* [Goal]:
Start at the line that has "Reconstruct the object" and stop at the line that has "# and the keys". Print those lines and all lines between them exactly, and nothing more.
Start Material shown
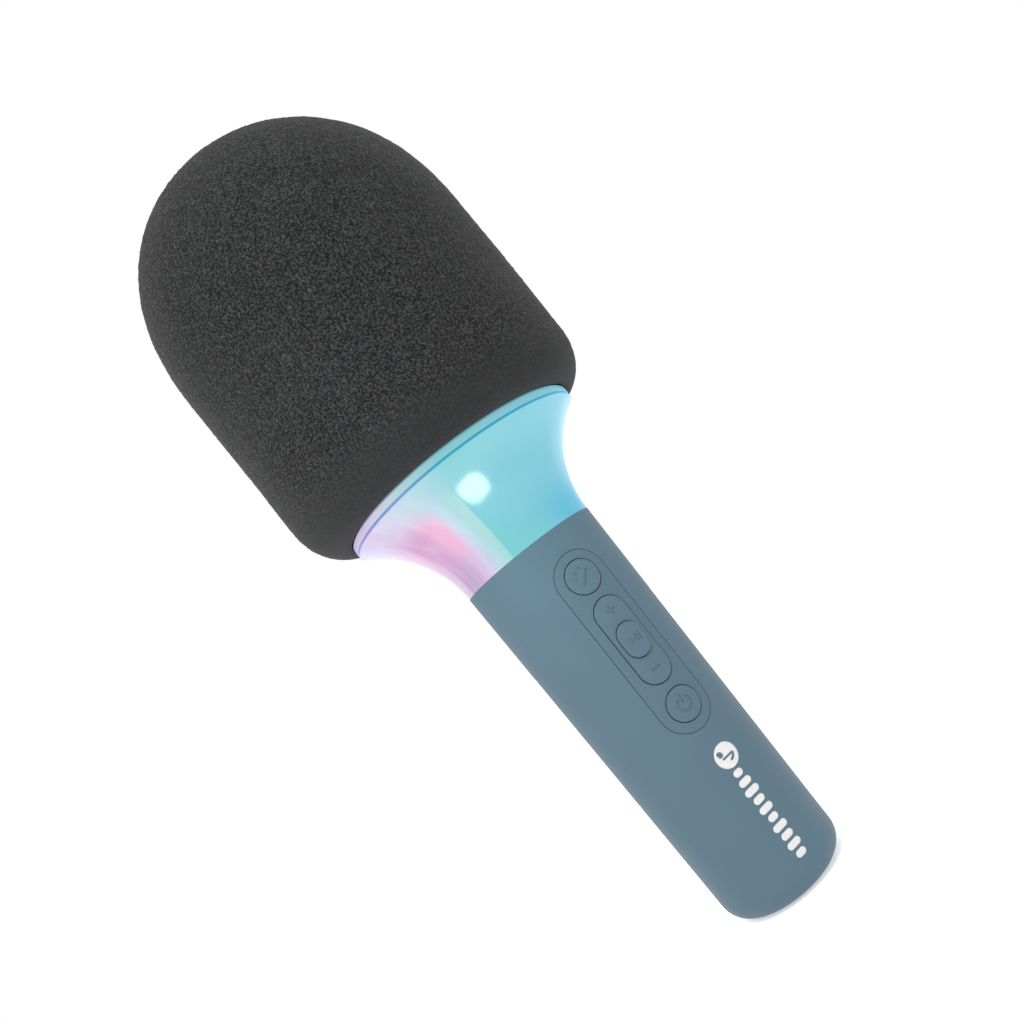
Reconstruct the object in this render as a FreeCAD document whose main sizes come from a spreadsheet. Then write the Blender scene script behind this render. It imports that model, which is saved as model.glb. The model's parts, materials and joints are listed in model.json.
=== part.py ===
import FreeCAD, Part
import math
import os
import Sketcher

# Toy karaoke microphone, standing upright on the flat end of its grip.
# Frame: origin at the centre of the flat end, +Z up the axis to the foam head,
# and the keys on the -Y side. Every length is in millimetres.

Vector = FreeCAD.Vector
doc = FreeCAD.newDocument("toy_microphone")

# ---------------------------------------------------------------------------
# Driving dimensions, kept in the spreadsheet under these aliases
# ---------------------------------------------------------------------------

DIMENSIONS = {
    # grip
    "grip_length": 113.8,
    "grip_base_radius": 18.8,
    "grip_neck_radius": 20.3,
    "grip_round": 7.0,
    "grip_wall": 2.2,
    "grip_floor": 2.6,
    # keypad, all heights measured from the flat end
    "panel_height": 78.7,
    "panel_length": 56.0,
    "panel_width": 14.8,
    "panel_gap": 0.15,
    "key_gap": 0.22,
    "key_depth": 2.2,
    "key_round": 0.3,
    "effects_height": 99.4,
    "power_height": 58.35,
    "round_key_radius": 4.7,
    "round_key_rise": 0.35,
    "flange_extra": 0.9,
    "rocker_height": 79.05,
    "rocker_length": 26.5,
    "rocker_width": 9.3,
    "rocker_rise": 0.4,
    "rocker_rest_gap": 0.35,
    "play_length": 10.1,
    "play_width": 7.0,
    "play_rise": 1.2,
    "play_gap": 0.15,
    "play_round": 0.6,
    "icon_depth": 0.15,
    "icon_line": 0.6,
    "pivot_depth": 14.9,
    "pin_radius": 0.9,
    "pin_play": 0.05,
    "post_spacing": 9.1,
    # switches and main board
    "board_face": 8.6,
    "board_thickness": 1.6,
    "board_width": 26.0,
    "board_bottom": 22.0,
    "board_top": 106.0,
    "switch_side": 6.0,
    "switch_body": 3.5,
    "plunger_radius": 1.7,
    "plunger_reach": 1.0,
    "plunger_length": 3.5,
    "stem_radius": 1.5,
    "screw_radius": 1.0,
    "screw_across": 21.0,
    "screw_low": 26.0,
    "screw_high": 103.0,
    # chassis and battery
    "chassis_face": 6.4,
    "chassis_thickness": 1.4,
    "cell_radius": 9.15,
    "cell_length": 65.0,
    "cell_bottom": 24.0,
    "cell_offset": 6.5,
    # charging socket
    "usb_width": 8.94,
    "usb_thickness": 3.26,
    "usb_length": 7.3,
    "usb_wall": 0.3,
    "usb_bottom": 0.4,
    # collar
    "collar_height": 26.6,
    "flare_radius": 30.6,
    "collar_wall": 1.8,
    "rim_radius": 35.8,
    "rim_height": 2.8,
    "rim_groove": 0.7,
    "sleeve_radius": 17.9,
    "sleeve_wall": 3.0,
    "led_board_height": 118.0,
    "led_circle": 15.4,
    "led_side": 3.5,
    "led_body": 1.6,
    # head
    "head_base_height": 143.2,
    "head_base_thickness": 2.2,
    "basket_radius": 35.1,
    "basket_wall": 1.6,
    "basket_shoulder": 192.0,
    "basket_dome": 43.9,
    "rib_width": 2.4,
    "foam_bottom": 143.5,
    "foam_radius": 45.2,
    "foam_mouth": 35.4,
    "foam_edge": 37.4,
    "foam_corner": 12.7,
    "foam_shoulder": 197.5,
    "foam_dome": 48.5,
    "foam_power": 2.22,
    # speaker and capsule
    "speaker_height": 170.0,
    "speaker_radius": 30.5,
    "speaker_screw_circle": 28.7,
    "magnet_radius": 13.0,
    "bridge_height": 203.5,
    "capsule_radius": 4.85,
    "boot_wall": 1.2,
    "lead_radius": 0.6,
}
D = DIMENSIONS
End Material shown
Start Material shown
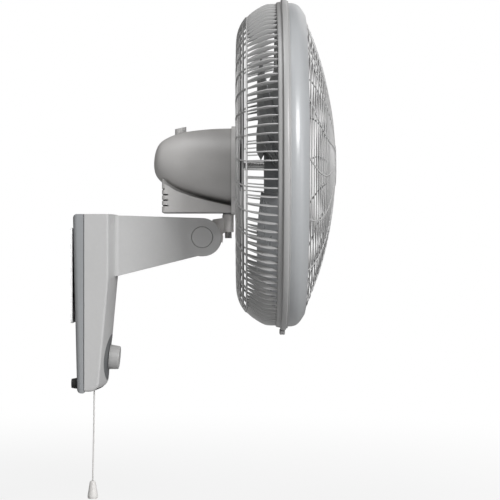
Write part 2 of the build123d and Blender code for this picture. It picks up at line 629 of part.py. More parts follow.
End Material shown
* [Response to this exercise]:
Reconstruct the object in this render as a FreeCAD document whose main sizes come from a spreadsheet. Then write the Blender scene script behind this render. It imports that model, which is saved as model.glb. The model's parts, materials and joints are listed in model.json.
=== part.py ===
import FreeCAD, Part
import math
import os
import Sketcher

# Toy karaoke microphone, standing upright on the flat end of its grip.
# Frame: origin at the centre of the flat end, +Z up the axis to the foam head,
# and the keys on the -Y side. Every length is in millimetres.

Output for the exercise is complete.